** Aim of the task **
Pull each line holding the word "piece" from the data.

** Supplied material **
=====

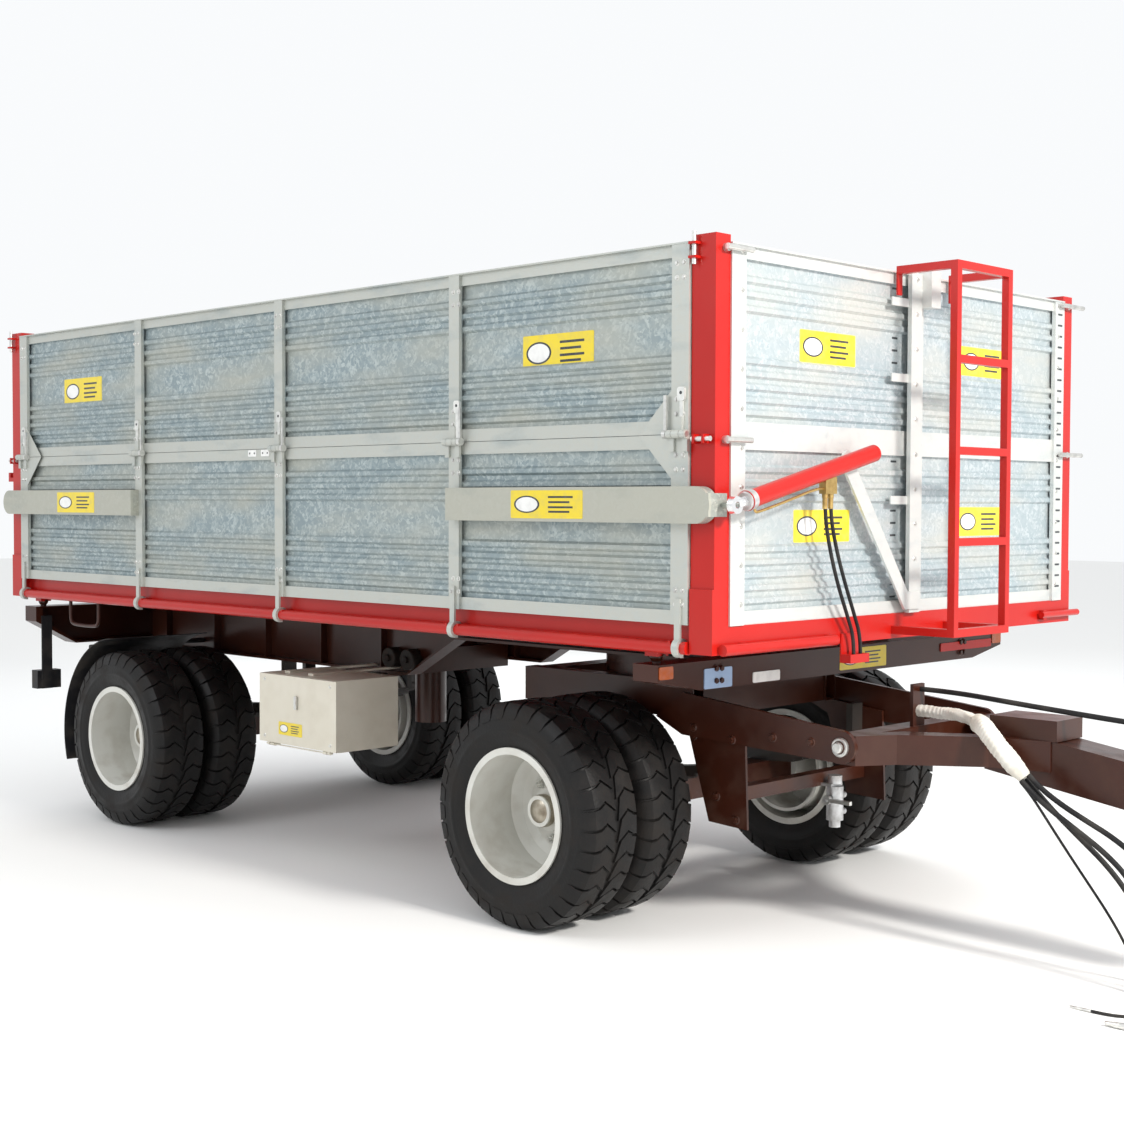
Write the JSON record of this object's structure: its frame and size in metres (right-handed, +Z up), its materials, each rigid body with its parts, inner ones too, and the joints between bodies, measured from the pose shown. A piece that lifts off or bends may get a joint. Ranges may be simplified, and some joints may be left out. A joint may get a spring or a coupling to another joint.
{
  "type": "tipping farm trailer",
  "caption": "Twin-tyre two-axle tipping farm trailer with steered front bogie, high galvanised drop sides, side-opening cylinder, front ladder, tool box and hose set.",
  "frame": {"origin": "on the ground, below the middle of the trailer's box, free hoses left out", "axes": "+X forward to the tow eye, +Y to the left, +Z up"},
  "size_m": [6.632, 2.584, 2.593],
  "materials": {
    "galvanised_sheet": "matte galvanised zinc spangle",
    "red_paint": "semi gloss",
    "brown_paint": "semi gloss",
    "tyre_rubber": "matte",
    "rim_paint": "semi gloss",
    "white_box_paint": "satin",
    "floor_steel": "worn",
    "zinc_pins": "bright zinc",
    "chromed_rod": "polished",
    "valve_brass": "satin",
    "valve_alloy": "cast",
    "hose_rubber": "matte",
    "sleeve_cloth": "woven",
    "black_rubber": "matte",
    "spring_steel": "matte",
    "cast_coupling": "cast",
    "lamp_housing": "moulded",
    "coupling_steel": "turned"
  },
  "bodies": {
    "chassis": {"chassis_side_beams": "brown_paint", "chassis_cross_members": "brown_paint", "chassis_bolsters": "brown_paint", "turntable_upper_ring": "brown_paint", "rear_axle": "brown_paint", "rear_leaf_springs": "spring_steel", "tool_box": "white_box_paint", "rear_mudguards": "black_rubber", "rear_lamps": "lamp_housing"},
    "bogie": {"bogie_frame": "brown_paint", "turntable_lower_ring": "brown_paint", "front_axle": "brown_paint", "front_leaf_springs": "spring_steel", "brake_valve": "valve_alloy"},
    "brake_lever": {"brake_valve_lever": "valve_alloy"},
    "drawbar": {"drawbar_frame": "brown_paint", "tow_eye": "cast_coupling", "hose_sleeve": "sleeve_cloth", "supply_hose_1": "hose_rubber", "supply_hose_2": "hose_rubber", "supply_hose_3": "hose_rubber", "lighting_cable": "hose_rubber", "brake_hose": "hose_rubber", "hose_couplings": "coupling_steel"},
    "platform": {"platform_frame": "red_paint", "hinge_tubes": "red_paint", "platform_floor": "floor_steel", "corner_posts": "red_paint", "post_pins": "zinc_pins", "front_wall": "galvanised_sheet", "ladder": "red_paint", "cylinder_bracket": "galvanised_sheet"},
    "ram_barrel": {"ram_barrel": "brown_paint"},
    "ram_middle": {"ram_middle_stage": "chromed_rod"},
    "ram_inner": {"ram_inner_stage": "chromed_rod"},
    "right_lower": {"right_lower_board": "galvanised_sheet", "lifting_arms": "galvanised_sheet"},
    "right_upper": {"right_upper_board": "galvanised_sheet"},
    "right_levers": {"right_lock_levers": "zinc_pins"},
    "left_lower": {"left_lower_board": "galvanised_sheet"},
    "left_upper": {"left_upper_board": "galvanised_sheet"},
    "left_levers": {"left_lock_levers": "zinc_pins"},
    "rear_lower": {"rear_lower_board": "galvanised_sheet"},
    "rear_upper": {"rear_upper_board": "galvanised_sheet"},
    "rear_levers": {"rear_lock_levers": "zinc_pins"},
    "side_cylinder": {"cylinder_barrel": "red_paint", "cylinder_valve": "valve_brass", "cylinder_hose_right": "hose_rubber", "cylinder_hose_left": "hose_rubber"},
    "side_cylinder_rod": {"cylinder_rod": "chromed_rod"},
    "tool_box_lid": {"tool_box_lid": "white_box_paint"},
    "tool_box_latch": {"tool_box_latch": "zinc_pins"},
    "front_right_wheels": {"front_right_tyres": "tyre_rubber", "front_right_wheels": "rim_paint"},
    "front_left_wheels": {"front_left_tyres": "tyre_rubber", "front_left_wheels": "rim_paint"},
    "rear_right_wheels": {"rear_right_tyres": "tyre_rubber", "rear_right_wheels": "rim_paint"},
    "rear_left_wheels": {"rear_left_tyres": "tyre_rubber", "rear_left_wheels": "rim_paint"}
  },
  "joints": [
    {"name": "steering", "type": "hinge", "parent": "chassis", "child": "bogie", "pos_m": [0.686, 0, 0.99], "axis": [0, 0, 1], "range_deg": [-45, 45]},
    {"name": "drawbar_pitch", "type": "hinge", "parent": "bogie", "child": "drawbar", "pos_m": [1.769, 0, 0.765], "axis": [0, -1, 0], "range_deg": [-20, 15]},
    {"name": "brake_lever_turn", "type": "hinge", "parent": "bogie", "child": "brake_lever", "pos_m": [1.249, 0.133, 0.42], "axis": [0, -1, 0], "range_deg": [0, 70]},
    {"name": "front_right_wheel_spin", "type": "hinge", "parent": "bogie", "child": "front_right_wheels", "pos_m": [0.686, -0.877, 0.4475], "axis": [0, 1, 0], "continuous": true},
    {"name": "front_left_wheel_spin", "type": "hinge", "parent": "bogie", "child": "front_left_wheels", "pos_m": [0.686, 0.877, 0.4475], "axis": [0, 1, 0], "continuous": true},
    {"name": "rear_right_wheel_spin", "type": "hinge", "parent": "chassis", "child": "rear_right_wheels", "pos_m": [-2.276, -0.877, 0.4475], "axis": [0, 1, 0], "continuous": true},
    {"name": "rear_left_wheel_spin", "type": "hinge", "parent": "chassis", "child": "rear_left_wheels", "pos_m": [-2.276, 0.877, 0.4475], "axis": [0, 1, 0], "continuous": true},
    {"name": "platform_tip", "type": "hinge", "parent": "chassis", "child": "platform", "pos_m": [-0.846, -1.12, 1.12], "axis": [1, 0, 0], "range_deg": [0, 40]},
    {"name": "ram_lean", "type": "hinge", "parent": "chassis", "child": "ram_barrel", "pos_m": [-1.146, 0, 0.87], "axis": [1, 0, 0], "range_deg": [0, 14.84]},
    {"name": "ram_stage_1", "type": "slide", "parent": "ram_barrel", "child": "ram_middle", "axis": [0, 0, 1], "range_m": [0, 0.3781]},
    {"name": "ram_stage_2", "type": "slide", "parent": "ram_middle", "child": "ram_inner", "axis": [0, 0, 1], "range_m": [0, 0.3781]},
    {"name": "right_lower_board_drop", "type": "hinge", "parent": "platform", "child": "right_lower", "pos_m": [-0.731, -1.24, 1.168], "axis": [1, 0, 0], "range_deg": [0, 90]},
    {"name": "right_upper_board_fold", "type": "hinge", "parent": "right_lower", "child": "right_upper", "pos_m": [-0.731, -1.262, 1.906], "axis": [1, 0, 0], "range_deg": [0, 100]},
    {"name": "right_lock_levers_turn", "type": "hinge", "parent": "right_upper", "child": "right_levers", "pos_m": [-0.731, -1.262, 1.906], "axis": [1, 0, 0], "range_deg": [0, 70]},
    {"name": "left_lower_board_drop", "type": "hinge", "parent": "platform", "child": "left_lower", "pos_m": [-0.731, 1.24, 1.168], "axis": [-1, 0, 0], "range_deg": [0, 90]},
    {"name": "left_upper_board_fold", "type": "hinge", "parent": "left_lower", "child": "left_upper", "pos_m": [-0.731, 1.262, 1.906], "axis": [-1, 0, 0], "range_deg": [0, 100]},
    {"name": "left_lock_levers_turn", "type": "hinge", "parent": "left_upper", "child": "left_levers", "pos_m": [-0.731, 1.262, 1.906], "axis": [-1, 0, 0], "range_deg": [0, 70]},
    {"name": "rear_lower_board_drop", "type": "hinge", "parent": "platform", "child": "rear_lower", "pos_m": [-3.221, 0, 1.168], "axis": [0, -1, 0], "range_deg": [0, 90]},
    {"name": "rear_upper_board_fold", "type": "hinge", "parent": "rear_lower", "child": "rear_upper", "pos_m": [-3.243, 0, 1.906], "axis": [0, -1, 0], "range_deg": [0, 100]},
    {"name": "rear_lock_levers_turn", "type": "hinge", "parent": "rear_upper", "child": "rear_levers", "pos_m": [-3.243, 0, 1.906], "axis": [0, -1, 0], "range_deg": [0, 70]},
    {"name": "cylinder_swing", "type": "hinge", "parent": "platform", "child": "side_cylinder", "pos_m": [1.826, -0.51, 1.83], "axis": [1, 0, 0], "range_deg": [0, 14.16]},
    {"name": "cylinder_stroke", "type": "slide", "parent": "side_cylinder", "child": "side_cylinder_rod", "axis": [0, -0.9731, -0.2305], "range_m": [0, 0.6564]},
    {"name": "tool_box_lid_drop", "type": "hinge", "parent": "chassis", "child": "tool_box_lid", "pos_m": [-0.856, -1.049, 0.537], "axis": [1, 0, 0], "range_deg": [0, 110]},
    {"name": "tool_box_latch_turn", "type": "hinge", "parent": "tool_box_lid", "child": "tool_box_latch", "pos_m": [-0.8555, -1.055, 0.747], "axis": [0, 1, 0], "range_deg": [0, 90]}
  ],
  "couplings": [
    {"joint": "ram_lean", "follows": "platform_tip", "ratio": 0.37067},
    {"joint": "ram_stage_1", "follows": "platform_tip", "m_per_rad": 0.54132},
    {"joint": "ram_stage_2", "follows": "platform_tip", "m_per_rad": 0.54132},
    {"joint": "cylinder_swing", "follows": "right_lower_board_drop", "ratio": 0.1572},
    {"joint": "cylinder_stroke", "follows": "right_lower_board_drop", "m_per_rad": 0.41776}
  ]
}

=====

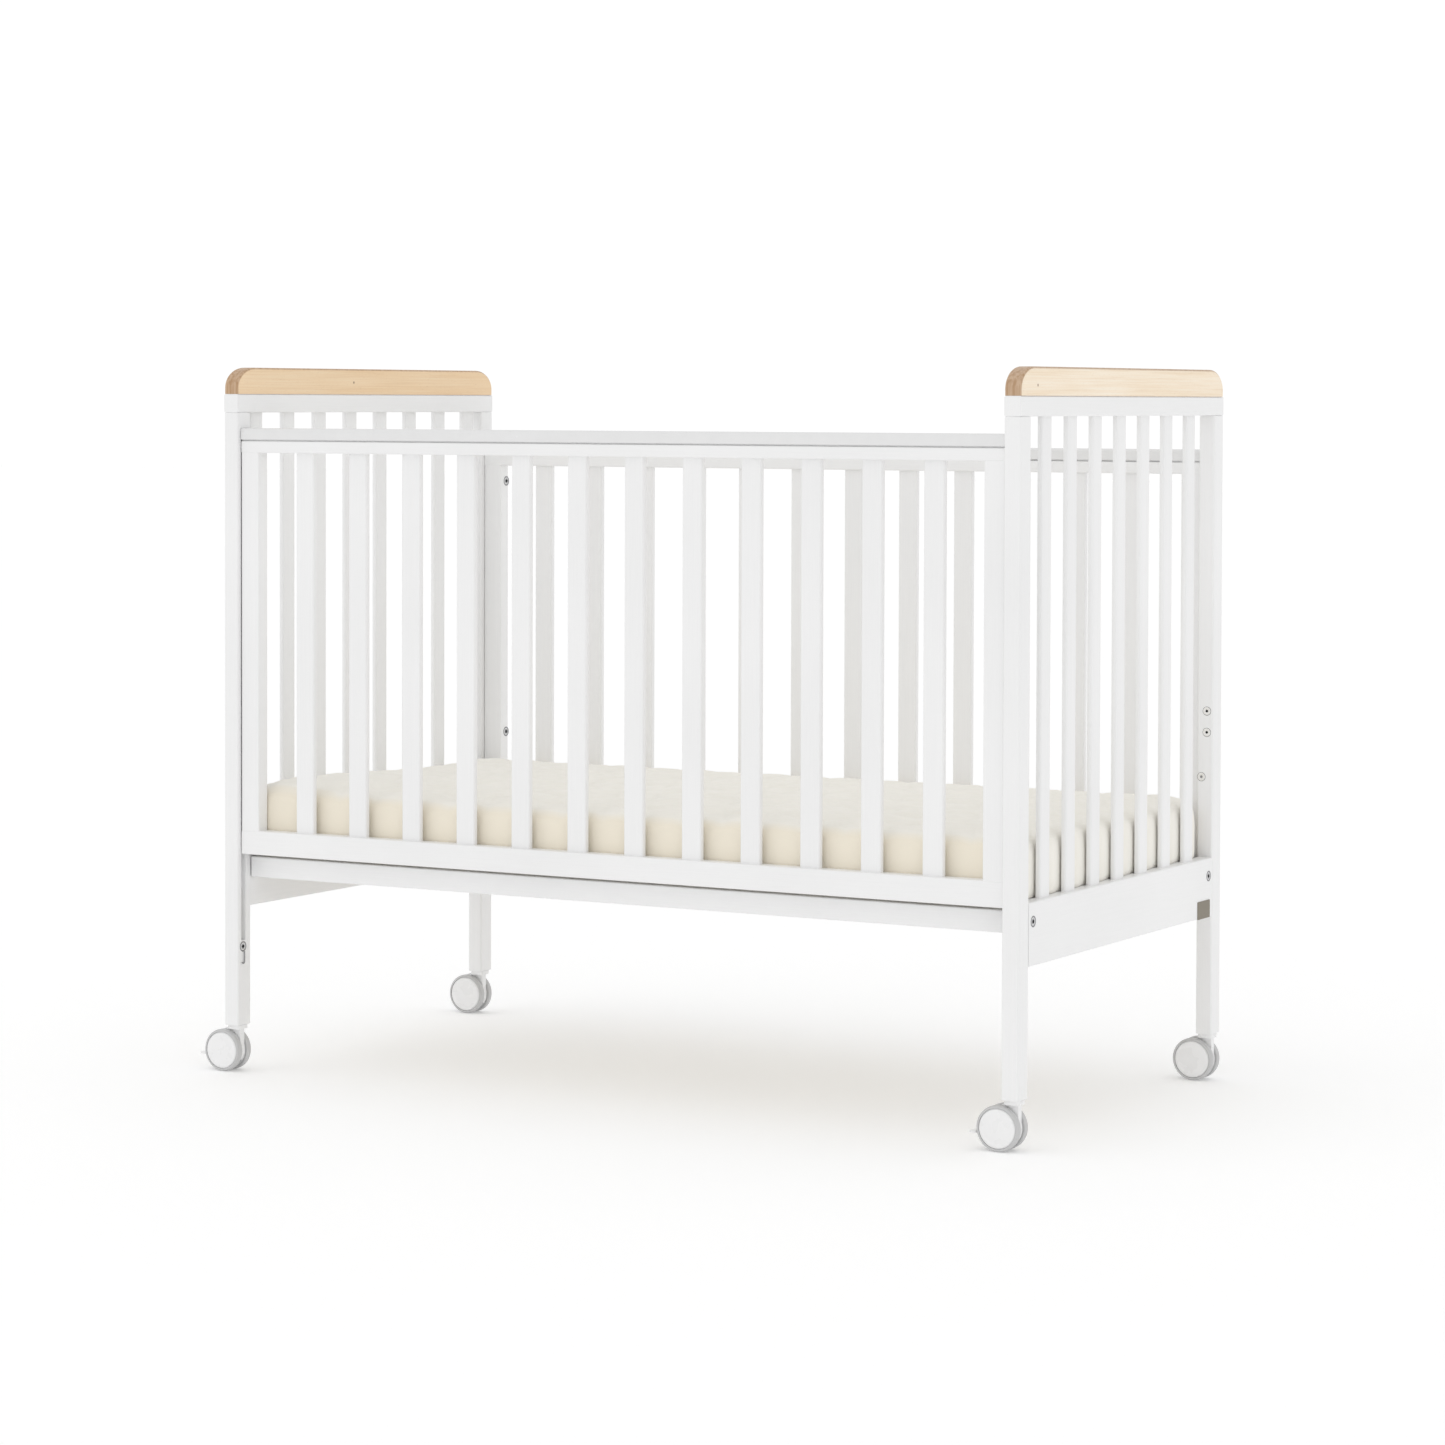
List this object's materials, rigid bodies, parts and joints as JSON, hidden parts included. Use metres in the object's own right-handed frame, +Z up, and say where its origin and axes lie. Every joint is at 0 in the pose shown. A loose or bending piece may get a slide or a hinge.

=====

** Response to the task **
Write the JSON record of this object's structure: its frame and size in metres (right-handed, +Z up), its materials, each rigid body with its parts, inner ones too, and the joints between bodies, measured from the pose shown. A piece that lifts off or bends may get a joint. Ranges may be simplified, and some joints may be left out. A joint may get a spring or a coupling to another joint.
List this object's materials, rigid bodies, parts and joints as JSON, hidden parts included. Use metres in the object's own right-handed frame, +Z up, and say where its origin and axes lie. Every joint is at 0 in the pose shown. A loose or bending piece may get a slide or a hinge.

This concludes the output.